Thursday, the Indiana State Police announced that young Richard had been found in Long Prairie, Minn., a small town half way between Minneapolis and Fargo, N.D.
Initially, misdemeanor warrants for interference with custody were issued for the Landers. Later, the charges were upgraded to felonies, but in 2008, the LaGrange County prosecutor’s office dropped the charges.
The case is closed in Indiana, said LaGrange County Sheriff Terry Martin, but federal investigators in Minnesota are looking into potential violations related to the use of Social Security numbers.
No charges have been filed against anyone named Landers, said a spokeswoman for the U.S. Attorney’s Office in Minneapolis. She said federal rules prohibit the office from confirming or denying any investigations that might be active.
The mystery began to unravel in September, according to the ISP, when young Richard’s stepfather, Richard Harter, gave the missing boy’s Social Security number to a detective.
The investigator learned that a man with a different name had a driver’s license in Minnesota, but was using the missing boy’s social security number, according to ISP.
There also could have been a traffic stop or violation that caused local Minnesota authorities to discover a discrepancy between the name on the driver’s license and the Social Security number, Russell said.
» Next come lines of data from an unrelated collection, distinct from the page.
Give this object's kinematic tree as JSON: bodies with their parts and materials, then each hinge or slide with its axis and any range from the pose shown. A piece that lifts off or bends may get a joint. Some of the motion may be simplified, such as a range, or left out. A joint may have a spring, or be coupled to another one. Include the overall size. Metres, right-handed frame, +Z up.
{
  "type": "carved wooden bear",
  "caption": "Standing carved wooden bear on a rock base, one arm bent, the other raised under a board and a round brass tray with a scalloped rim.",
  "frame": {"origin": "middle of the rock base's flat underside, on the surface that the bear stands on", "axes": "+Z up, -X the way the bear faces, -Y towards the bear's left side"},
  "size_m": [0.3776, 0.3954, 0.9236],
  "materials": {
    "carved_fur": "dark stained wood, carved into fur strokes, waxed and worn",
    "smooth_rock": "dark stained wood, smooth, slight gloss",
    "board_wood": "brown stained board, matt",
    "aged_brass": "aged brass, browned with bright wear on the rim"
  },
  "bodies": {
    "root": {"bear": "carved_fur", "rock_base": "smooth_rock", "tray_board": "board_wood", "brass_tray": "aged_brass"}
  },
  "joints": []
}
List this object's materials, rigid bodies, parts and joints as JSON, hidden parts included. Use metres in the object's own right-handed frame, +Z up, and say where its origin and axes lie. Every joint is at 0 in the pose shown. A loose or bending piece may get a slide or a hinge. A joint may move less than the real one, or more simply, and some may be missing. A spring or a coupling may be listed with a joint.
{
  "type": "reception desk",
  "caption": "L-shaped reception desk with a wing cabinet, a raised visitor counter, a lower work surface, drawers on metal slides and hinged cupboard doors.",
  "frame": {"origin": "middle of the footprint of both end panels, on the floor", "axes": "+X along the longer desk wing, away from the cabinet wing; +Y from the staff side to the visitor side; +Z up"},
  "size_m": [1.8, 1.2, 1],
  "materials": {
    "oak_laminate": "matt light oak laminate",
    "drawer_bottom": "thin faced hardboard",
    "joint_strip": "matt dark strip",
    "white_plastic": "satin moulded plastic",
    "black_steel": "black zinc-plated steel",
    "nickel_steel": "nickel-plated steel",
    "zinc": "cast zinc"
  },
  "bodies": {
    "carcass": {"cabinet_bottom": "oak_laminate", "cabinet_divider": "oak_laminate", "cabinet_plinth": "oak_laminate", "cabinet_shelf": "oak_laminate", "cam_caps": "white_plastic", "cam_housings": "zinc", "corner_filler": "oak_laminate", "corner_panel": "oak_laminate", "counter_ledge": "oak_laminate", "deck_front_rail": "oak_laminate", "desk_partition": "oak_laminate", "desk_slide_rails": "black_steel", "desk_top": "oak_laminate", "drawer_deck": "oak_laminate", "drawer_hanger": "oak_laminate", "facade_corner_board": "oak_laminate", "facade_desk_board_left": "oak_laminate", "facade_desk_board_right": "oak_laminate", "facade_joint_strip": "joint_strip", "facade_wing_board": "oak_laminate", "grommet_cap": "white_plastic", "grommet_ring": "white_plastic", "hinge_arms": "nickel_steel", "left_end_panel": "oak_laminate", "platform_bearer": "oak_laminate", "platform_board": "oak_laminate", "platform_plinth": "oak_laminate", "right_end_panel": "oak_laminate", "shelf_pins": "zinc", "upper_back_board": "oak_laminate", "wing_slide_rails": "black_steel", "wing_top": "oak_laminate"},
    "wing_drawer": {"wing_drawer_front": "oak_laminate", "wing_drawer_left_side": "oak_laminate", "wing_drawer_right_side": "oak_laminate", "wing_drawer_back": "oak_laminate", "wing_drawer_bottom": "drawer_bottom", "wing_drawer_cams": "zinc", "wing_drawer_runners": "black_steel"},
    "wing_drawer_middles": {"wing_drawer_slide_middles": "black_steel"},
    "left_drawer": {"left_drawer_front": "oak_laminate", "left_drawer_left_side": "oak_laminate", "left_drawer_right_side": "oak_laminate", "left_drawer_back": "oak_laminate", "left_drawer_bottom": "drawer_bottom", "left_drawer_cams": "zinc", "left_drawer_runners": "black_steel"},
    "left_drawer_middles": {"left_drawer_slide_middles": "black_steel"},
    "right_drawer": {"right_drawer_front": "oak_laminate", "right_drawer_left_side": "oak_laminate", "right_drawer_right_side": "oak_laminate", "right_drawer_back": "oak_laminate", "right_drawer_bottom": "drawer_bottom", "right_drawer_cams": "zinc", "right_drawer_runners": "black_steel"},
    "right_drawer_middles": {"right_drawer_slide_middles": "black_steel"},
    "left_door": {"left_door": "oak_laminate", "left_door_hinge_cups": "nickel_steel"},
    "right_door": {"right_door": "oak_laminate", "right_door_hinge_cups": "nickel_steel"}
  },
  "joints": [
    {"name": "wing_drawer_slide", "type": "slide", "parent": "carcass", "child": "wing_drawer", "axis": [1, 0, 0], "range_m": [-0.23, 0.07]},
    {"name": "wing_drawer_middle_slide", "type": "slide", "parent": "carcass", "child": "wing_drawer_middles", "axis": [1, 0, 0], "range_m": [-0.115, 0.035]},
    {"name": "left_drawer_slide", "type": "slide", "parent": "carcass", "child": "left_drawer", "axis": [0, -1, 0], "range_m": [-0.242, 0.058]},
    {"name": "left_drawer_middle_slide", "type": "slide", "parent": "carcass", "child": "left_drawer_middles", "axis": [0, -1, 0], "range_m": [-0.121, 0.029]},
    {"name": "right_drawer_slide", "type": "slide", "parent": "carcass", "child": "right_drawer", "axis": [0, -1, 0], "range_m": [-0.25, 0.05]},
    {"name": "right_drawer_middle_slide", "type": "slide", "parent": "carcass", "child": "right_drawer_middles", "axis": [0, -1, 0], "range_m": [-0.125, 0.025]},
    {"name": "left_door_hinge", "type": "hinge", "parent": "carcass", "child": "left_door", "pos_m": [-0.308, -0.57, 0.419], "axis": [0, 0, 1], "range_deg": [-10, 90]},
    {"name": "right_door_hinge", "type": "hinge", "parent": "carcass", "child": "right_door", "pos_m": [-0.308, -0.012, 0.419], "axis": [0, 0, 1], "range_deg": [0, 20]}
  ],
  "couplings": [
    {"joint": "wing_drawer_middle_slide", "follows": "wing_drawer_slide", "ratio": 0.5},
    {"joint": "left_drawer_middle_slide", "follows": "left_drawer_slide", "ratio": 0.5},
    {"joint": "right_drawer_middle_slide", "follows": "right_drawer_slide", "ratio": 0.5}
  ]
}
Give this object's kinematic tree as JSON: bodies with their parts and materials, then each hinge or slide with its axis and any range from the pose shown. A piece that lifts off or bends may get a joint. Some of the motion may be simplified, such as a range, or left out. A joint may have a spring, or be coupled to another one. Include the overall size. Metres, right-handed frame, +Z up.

The man’s birth date also was the same as Landers’.
Russell said the young man eventually gave Minnesota police the name Landers, indicating he knew who he was.
He and his grandparents had been living under aliases, he in Long Prairie and they in Browerville, eight miles to the north.
State Police did not indicate how long the three had been living in that area.
Jason Brown, editor and publisher of the weekly Long Prairie Leaders, said the story wasn’t yet know in the community. And he was still trying to figure out who the people involved are — that is, under what names they had been living and how long they had been there.
A tidbit that might be coincidental or might be a clue: Of the 38,000 to 39,000 residents in LaGrange County, about 40 percent are Amish, Sheriff Martin said. The Landerses are not Amish, but Brown said his Minnesota community also has a significant community of Amish and Mennonite residents.
Russell said he wasn’t sure what the elder Landers did for a living, but before they disappeared, they were popular locally for their Christian music performances and appeared at festivals and churches.
“I’m just very happy that it all came to a pretty good conclusion,” he said, alluding to the tragic ends of some missing child cases. “I’m happy they just found out where they are at.”